Cushman & Wakefield's Greater China vice president and head of consulting Alva To Yu-hung expects local property prices to rebound 15 percent for the first half year from the January low.
Sun Hung Kai Properties (0016) said developers will discuss sales by tender with the Real Estate Developers Association.
Meanwhile, its apm mall in Kwun Tong has invested HK$3.6 million to set up an Easter Sunday promotion project Beauty Lab, from April 1 to April 22, and expects turnover to hit HK$180 million, up 10 percent from last year. It expects visitors to the mall will increase by 12 to 15 percent to 31 million in the first quarter, and business volumes to reach HK$1 billion to HK$1.2 billion, with double-digit growth.

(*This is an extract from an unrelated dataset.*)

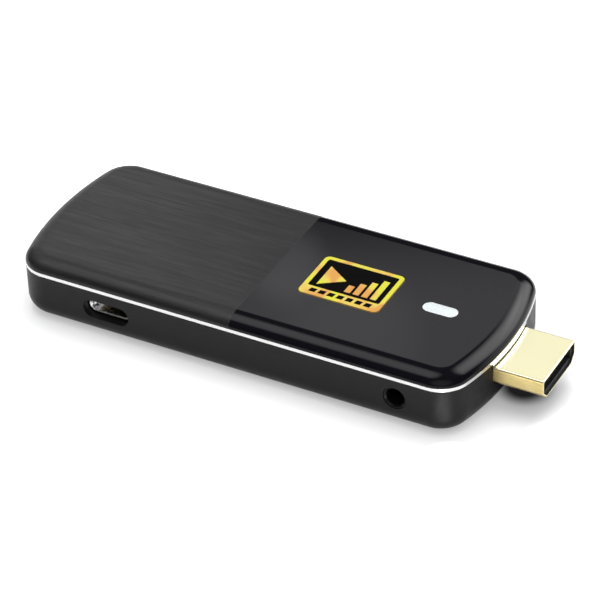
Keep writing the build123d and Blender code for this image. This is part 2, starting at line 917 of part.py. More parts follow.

〈Asian Post, April 3, 2019〉Hong Kong developers are poised to flood the market with more than 9,000 homes - nearly half the government's annual target - to cash in on rising prices.
But analysts say price rises could be dampened as buyers are wooed with hefty discounts.
Derek Chan, head of research at Ricacorp Properties, said he expected developers to speed up their sales plans to take advantage of the recovering appetite. "However, to win over buyers amid the likely fierce competition, developers will not tag their homes at a much higher price," he said.
Chan predicted that after a pick up in prices in the first quarter of about 4 per cent, the pace would slow to 3 per cent in the second quarter as supply increased.
Prices had dropped 9.2 per cent from August to December, according to data from the Rating and Valuation Department.
But buyers have been emboldened by a stock market rally in Hong Kong and the mainland, the US Federal Reserve's dovish stance on interest rate rises for the rest of the year, and confidence the trade war between the US and China would be resolved soon.
A straw poll by the Post showed that more than half of market observers believed the correction in home prices was over.
"The upcoming pricing strategies offered by developers will indicate their confidence and the outlook of the sector," said Vincent Cheung, managing director of Vincorn Consulting and Appraisal.